Former Los Angeles Kings forward Mike Richards has been charged with the illegal possession of a controlled substance and is scheduled to appear in court on September 10, the Royal Canadian Mounted Police announced Thursday morning.
Mike Richards charged for Possession of Controlled Substance while entering Canada. To appear in court Sep10/15. No further updates #rcmpmb
— RCMP Manitoba (@rcmpmb) August 27, 2015
The charge stems from an arrest while Richards entered Canada on the afternoon of June 17, according to a Rick Westhead article that shines some light on the proceedings.

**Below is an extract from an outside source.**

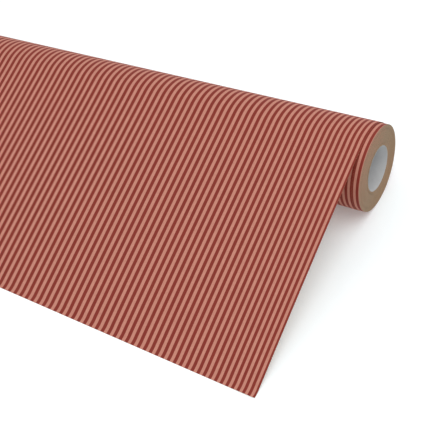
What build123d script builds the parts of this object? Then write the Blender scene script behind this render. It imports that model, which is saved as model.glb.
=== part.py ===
"""A roll of striped kraft gift wrap on a card core, with a length of the sheet pulled off it.

Millimetres. X runs along the roll's axis, the sheet is pulled off towards -Y, and +Z is up. The
origin is on the axis, halfway along the roll. The roll and the sheet's far edge rest on a surface
one roll radius below the axis.
"""
from build123d import *
import os
from math import cos, degrees, radians

os.makedirs("parts", exist_ok=True)

# the web of paper
web_width = 762.0  # a 30 inch roll
paper = 0.13  # thickness of one layer
roll_radius = 33.5  # outside of the outermost turn

# the card core, three plies glued together
core_radius = 19.05  # a 1 1/2 inch tube, measured outside
inner_ply = 0.4
middle_ply = 0.6
outer_ply = 0.4
glue_line = 0.05  # between one ply and the next
core_wall = inner_ply + middle_ply + outer_ply + 2 * glue_line
bore_radius = core_radius - core_wall

# the strip of tape that starts the paper on the core
tape = 0.1
tape_width = 6.0
tape_end_gap = 20.0  # bare core at each end of the strip

# the turns that turn with the core, inside the outermost one
layer_gap = 0.02  # air between the tape and the first turn
turning_gap = 0.3  # room for the roll to turn under the outermost turn
wound_inner_radius = core_radius + tape + layer_gap
wound_outer_radius = roll_radius - paper - turning_gap

# the outermost turn, and the sheet that runs from it down to the surface
web_shift = 5.5  # the pulled sheet has wandered this far towards -X
leave_angle = 19.3  # past the top of the roll, and the sheet's slope where it leaves
steepest_slope = 21.5  # where the sheet starts to flatten towards the surface
foot_radius = 20.0  # underside of the last, hollow stretch
tuck_gap = 1.5  # degrees between the turn's inner end and the line where the sheet leaves


def across(start_x):
    """Sketch plane square to the axis, with its x along +Y and its y along +Z."""
    return Plane.YZ.offset(start_x)


def from_axis(radius, angle):
    """Point at a radius from the axis, at an angle past the top towards -Y."""
    return Vector(radius, 0).rotate(Axis.Z, 90 + angle)


def save(piece, label):
    """Names a finished piece and writes its file."""
    piece.part.label = label
    export_step(piece.part, f"parts/{label}.step")


def tube(inner_radius, outer_radius):
    """A tube as long as the roll is wide."""
    with BuildPart() as piece:
        with BuildSketch(across(-web_width / 2)):
            Circle(outer_radius)
            Circle(inner_radius, mode=Mode.SUBTRACT)
        extrude(amount=web_width)
    return piece


def bent_strip(centre, inner_radius, thickness, start, sweep):
    """Edge-on outline of a strip bent to an arc: angles in degrees from +Y towards +Z."""
    with BuildSketch() as outline:
        with BuildLine():
            inner = CenterArc(centre, inner_radius, start, sweep)
            outer = CenterArc(centre, inner_radius + thickness, start, sweep)
            Line(inner @ 0, outer @ 0)
            Line(inner @ 1, outer @ 1)
        make_face()
    return outline.sketch


# ---- core: inner, middle and outer ply ----
core_inner_ply = tube(bore_radius, bore_radius + inner_ply)
save(core_inner_ply, "core_inner_ply")

middle_ply_radius = bore_radius + inner_ply + glue_line
core_middle_ply = tube(middle_ply_radius, middle_ply_radius + middle_ply)
save(core_middle_ply, "core_middle_ply")

core_outer_ply = tube(core_radius - outer_ply, core_radius)
save(core_outer_ply, "core_outer_ply")

# ---- pick-up tape: along the core, under the first turn ----
tape_sweep = degrees(tape_width / core_radius)
with BuildPart() as pickup_tape:
    with BuildSketch(across(-web_width / 2 + tape_end_gap)):
        add(bent_strip((0, 0), core_radius, tape, 90 - tape_sweep / 2, tape_sweep))
    extrude(amount=web_width - 2 * tape_end_gap)
save(pickup_tape, "pickup_tape")

# ---- wound paper: all turns but the outermost ----
wound_paper = tube(wound_inner_radius, wound_outer_radius)
save(wound_paper, "wound_paper")

# ---- outermost turn and the sheet pulled off it ----
# Three arcs that meet in line, given by their underside: the turn, the long and almost straight
# slope, and the foot. The slope's radius brings the foot down onto the surface.
turn_radius = roll_radius - paper
turn_sweep = 360 - tuck_gap
foot_rise = foot_radius * (1 - cos(radians(steepest_slope)))
slope_drop = roll_radius + turn_radius * cos(radians(leave_angle)) - foot_rise
slope_radius = slope_drop / (cos(radians(leave_angle)) - cos(radians(steepest_slope)))
slope_centre = from_axis(turn_radius - slope_radius, leave_angle)
slope_end = slope_centre + from_axis(slope_radius, steepest_slope)
foot_centre = slope_end + from_axis(foot_radius, steepest_slope)

with BuildPart() as unrolled_sheet:
    with BuildSketch(across(-web_width / 2 - web_shift)):
        add(bent_strip((0, 0), turn_radius, paper, 90 + leave_angle - turn_sweep, turn_sweep))
        add(bent_strip(slope_centre, slope_radius, paper, 90 + leave_angle, steepest_slope - leave_angle))
        add(bent_strip(foot_centre, foot_radius, -paper, 270, steepest_slope))
    extrude(amount=web_width)
save(unrolled_sheet, "unrolled_sheet")

# ---- lengths of paper, for the record ----
sheet_length = slope_radius * radians(steepest_slope - leave_angle) + foot_radius * radians(steepest_slope)
turn_length = turn_radius * radians(turn_sweep)
print(f"slope radius {slope_radius:.0f}, far edge {foot_centre.X:.1f} along Y from the axis")
print(f"sheet {sheet_length:.1f} long past the roll, {turn_length:.1f} round it")
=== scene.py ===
"""A roll of striped kraft gift wrap on a card core, with a length of the sheet pulled off it.

Metres. X runs along the roll's axis, the sheet is pulled off towards -Y, and +Z is up. The roll and
the sheet's far edge rest on a surface one roll radius below the axis.
"""
import math

import bmesh
import bpy
import numpy as np
from mathutils import Matrix, Vector


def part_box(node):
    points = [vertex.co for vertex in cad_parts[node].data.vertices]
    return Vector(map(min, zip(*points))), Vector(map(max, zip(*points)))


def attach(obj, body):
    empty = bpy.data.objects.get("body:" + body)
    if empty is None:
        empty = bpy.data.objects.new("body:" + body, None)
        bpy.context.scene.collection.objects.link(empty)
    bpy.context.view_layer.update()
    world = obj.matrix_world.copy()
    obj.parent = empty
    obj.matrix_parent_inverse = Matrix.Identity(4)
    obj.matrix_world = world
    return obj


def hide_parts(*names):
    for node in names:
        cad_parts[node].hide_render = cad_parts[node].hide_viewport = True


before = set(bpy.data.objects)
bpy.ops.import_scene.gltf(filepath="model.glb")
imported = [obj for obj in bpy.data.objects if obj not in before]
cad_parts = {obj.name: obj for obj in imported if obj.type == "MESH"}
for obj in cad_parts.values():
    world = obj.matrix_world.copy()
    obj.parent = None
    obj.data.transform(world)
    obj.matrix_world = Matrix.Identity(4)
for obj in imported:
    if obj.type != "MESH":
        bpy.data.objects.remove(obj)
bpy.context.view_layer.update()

# ---------------------------------------------------------------- sizes

MM = 0.001
random = np.random.default_rng(7)

sheet_low, sheet_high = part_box("unrolled_sheet")
wound_low, wound_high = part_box("wound_paper")

roll_radius = -sheet_low.z
paper = 0.13 * MM  # thickness of one layer
air = 0.003 * MM  # between one wound layer and the next
layer_pitch = paper + air

# the outermost turn, and the sheet that runs from it down to the surface
turn_radius = roll_radius - paper  # underside of the turn
tuck_angle = math.radians(9)  # the turn's inner end is tucked in this far under the sheet
leave_angle = math.radians(19.3)  # past the top of the roll, and the sheet's slope where it leaves
steepest_slope = math.radians(21.5)  # where the sheet starts to flatten towards the surface
foot_radius = 20 * MM  # underside of the last, hollow stretch
askew = 0.8 * MM  # how far the far edge stands towards +X of where the sheet leaves the roll
corner_spring = 0.7 * MM  # how far the far corners have sprung up
corner_reach = 45 * MM  # along the far edge, from each corner
waves = ((0.5 * MM, 5), (0.35 * MM, 9), (0.2 * MM, 17))  # heights, and knots across the sheet

# the wound paper, which turns inside the outermost turn
turning_play = 0.02 * MM  # between the two
wound_back = math.tau + math.radians(140)  # from the leave line back to its outer end, behind
end_wander = ((0.05 * MM, 1), (0.07 * MM, 6))  # how uneven its edges are, and over how many turns
end_inset = 0.12 * MM  # of its edges, on average, from the ends of the roll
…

Canadian border guards found “some pills in a single bottle” during a random search of Richards’ car and he was arrested by RCMP, a source told TSN. “It was clearly a small quantity intended for his personal use,” the source told TSN.
Previously published reports have said the pills were OxyContin. A source close to Richards declined to say whether he has had a prescription for the narcotic pain reliever.
It’s likely that at the Sept. 10 court hearing, the case will be adjourned for at least several weeks because Richards’ legal team has not yet obtained through discovery police documents related to the case.
Under Canada’s controlled drug and substances act, prosecutors will be able to choose whether to proceed with the case summarily, which is typically the case for first-time offenders, or through an indictment, which is used for repeat and serious offenders.
The Kings terminated Richards’ contract – which had five years and $22-million remaining on it – on June 29, citing a “material breach of the requirements of his Standard Player’s Contract.” On August 10, the NHLPA filed a grievance on behalf of Richards to contest the Kings’ contract termination. Via Chris Johnston of Sportsnet, the NHL and NHLPA have yet to set a hearing date for the grievance.
Prior to Richards’ termination, he carried a $5.75M cap hit. Following the termination, the Kings were due to be affected by $1.32M of cap recapture penalties through 2019-20; were Richards to have been bought out, the Kings would have been affected by cap penalties that would have topped out at $4.22M between 2018-19 and 2019-20 and would have counted against the salary cap through 2024-25. With the grievance filed by the NHLPA and the expected legal battle, it’s too early to definitively assess how Los Angeles’ salary cap will be affected in the future, for those wondering.